### RAW RECORDS

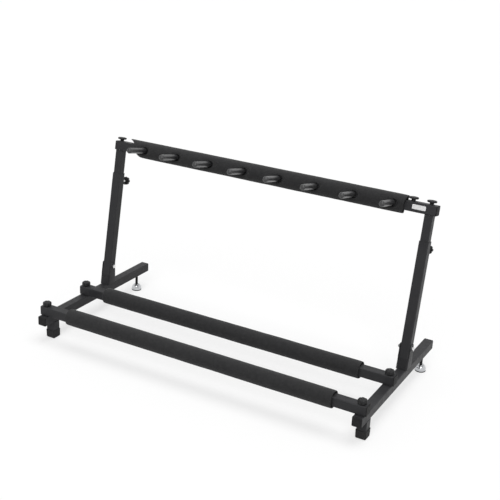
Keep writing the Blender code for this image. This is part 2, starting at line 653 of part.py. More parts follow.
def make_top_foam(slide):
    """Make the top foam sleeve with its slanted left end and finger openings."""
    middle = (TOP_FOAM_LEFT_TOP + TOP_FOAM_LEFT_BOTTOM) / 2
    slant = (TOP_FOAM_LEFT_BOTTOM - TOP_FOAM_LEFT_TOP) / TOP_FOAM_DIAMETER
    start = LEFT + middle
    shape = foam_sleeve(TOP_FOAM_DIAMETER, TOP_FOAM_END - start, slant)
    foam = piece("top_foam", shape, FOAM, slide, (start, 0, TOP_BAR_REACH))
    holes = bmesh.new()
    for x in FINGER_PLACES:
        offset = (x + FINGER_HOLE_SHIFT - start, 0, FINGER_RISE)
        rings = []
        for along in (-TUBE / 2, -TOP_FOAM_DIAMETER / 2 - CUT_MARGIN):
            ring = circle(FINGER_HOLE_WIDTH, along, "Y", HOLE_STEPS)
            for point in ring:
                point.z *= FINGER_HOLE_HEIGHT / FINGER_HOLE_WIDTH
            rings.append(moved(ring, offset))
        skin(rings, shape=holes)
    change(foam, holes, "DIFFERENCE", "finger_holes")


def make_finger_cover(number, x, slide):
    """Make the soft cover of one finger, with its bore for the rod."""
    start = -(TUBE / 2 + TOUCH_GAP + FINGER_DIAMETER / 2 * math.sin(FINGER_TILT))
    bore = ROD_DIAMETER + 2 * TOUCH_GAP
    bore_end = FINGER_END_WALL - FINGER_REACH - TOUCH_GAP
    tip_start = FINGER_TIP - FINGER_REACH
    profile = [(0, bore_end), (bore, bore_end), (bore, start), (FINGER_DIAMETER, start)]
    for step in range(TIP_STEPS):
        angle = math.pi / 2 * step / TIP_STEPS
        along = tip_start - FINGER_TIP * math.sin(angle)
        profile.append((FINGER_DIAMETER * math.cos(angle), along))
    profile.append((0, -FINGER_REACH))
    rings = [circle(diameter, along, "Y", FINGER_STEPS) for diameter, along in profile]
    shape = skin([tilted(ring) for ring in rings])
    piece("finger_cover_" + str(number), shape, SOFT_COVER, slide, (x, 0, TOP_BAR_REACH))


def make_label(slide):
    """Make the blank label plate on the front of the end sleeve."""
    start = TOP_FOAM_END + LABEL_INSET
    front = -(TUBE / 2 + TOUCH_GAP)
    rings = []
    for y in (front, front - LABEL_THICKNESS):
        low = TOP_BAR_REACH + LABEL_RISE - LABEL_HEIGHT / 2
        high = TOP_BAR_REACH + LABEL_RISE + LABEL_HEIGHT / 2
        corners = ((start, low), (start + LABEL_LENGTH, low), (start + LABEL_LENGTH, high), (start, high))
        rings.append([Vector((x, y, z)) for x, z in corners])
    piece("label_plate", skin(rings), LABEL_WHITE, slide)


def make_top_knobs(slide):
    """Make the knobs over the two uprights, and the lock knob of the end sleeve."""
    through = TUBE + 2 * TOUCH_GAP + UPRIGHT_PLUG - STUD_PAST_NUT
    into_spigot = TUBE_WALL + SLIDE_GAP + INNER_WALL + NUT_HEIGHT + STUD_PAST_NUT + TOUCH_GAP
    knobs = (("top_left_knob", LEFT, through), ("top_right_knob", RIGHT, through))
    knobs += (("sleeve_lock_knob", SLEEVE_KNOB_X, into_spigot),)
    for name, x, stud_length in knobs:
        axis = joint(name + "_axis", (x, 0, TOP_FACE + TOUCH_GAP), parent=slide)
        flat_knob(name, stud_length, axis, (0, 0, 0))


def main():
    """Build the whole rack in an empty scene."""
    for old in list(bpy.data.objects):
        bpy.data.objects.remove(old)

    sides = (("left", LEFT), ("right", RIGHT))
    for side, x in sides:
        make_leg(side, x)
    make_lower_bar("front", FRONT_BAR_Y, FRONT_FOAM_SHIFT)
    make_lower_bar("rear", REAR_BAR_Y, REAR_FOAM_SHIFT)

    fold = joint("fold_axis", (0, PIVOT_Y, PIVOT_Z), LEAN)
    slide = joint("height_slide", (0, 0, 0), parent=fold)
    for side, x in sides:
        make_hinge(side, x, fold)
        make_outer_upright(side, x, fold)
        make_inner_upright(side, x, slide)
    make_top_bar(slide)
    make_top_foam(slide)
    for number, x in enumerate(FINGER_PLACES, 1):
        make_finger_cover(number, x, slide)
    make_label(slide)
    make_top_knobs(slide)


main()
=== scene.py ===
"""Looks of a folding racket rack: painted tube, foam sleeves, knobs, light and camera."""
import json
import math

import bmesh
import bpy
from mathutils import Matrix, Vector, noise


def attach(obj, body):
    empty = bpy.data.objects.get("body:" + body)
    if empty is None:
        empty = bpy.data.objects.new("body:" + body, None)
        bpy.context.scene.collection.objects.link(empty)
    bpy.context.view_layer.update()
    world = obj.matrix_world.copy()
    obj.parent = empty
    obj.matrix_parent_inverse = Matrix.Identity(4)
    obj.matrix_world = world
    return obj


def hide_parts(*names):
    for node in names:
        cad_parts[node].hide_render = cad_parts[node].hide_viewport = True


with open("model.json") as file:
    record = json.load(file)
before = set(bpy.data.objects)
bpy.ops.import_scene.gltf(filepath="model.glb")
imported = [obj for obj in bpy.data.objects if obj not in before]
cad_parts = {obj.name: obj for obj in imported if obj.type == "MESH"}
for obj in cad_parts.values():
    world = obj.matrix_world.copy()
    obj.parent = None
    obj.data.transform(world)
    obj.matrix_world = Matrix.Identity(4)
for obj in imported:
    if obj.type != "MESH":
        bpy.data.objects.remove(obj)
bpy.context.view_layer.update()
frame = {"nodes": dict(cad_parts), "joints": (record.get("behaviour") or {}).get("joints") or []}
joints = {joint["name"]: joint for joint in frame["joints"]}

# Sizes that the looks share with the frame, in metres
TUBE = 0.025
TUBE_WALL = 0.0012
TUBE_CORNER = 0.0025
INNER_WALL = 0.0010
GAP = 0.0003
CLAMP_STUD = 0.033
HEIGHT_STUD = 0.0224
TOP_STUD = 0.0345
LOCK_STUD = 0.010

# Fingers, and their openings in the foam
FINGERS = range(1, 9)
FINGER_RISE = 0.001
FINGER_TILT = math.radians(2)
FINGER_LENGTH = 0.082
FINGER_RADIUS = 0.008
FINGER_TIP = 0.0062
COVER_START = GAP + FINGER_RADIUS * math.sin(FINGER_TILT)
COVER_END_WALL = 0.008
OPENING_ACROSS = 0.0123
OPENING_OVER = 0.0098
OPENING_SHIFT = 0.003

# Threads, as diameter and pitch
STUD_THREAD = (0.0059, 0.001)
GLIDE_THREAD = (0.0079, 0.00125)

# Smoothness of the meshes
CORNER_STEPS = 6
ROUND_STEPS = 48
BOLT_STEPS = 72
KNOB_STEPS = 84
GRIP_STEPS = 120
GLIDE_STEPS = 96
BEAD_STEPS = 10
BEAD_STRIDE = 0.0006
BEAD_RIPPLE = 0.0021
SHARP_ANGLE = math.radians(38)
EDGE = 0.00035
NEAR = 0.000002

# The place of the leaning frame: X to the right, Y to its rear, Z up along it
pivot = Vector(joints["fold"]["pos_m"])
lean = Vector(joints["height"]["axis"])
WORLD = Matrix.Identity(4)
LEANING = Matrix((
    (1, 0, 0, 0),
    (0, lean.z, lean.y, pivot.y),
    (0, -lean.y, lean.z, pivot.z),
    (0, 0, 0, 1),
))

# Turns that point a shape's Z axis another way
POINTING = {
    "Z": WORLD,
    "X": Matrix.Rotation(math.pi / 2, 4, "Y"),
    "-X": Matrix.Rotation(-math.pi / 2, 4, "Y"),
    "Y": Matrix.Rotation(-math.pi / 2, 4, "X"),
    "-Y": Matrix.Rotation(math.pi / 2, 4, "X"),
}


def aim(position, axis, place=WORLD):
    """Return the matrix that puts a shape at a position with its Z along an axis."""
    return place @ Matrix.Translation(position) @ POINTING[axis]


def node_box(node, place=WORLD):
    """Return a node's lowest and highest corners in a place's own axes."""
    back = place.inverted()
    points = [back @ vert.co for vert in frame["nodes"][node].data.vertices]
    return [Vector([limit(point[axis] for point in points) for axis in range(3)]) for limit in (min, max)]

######
### RAW RECORDS

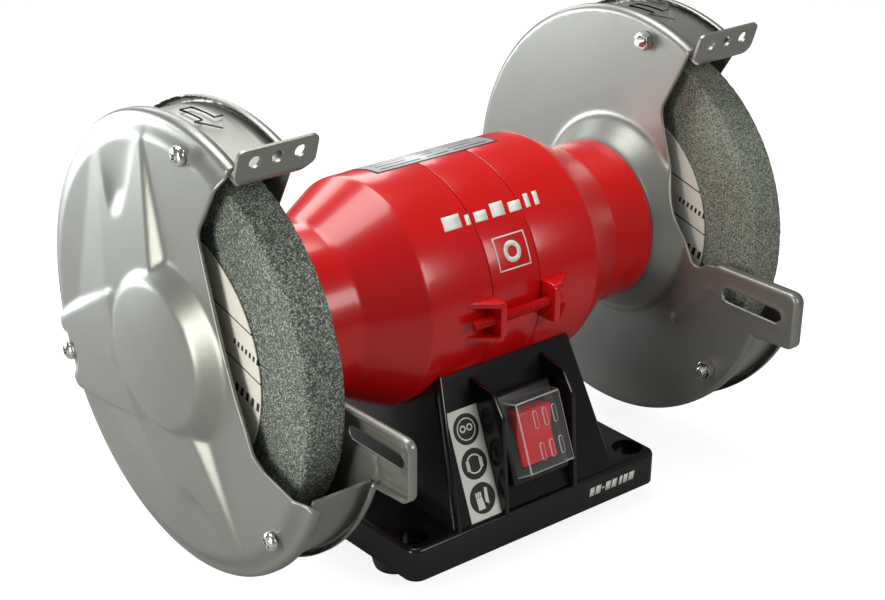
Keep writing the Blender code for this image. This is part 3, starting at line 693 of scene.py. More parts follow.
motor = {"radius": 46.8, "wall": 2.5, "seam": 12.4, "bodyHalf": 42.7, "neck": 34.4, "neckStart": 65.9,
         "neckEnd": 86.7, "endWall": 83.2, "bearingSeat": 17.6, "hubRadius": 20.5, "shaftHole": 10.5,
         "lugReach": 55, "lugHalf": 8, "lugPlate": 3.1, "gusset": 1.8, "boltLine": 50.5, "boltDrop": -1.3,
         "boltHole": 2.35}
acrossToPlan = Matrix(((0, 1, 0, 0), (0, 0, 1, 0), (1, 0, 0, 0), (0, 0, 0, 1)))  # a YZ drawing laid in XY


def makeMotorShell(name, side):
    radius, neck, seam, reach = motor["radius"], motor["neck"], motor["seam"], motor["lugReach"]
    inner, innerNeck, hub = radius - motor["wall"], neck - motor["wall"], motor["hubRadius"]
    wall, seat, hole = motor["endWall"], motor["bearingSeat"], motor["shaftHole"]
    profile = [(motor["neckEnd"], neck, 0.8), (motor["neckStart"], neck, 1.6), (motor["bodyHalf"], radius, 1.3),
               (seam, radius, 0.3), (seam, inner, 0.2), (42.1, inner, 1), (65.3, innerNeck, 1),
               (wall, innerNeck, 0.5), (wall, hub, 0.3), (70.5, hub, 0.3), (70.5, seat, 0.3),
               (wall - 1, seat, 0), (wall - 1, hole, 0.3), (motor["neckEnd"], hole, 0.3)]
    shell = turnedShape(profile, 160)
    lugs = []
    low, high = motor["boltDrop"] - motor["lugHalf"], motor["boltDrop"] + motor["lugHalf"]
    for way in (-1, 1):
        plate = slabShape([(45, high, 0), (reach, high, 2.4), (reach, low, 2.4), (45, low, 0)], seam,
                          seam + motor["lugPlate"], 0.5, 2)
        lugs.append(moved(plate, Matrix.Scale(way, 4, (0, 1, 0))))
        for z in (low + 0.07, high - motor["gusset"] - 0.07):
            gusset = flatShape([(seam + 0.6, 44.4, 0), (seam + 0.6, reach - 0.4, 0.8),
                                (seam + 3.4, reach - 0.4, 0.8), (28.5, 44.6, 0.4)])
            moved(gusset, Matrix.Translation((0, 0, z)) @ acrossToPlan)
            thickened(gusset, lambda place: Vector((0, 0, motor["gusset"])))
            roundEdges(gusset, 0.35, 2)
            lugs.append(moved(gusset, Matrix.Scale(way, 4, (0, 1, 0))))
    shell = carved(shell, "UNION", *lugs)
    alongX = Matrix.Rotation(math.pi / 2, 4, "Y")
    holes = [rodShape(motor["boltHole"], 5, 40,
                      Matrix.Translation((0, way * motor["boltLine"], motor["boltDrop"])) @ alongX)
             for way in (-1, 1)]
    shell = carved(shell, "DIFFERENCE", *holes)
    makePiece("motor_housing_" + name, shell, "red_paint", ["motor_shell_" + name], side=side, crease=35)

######

EXERCISE BRIEF:
Extract and reproduce exactly the lines opening with the line containing "PIVOT_Y, PIVOT_Z), LEAN)" and closing with the line containing "joint for joint", inclusive.

ANSWER TO THIS TASK:
    fold = joint("fold_axis", (0, PIVOT_Y, PIVOT_Z), LEAN)
    slide = joint("height_slide", (0, 0, 0), parent=fold)
    for side, x in sides:
        make_hinge(side, x, fold)
        make_outer_upright(side, x, fold)
        make_inner_upright(side, x, slide)
    make_top_bar(slide)
    make_top_foam(slide)
    for number, x in enumerate(FINGER_PLACES, 1):
        make_finger_cover(number, x, slide)
    make_label(slide)
    make_top_knobs(slide)


main()
=== scene.py ===
"""Looks of a folding racket rack: painted tube, foam sleeves, knobs, light and camera."""
import json
import math

import bmesh
import bpy
from mathutils import Matrix, Vector, noise


def attach(obj, body):
    empty = bpy.data.objects.get("body:" + body)
    if empty is None:
        empty = bpy.data.objects.new("body:" + body, None)
        bpy.context.scene.collection.objects.link(empty)
    bpy.context.view_layer.update()
    world = obj.matrix_world.copy()
    obj.parent = empty
    obj.matrix_parent_inverse = Matrix.Identity(4)
    obj.matrix_world = world
    return obj


def hide_parts(*names):
    for node in names:
        cad_parts[node].hide_render = cad_parts[node].hide_viewport = True


with open("model.json") as file:
    record = json.load(file)
before = set(bpy.data.objects)
bpy.ops.import_scene.gltf(filepath="model.glb")
imported = [obj for obj in bpy.data.objects if obj not in before]
cad_parts = {obj.name: obj for obj in imported if obj.type == "MESH"}
for obj in cad_parts.values():
    world = obj.matrix_world.copy()
    obj.parent = None
    obj.data.transform(world)
    obj.matrix_world = Matrix.Identity(4)
for obj in imported:
    if obj.type != "MESH":
        bpy.data.objects.remove(obj)
bpy.context.view_layer.update()
frame = {"nodes": dict(cad_parts), "joints": (record.get("behaviour") or {}).get("joints") or []}
joints = {joint["name"]: joint for joint in frame["joints"]}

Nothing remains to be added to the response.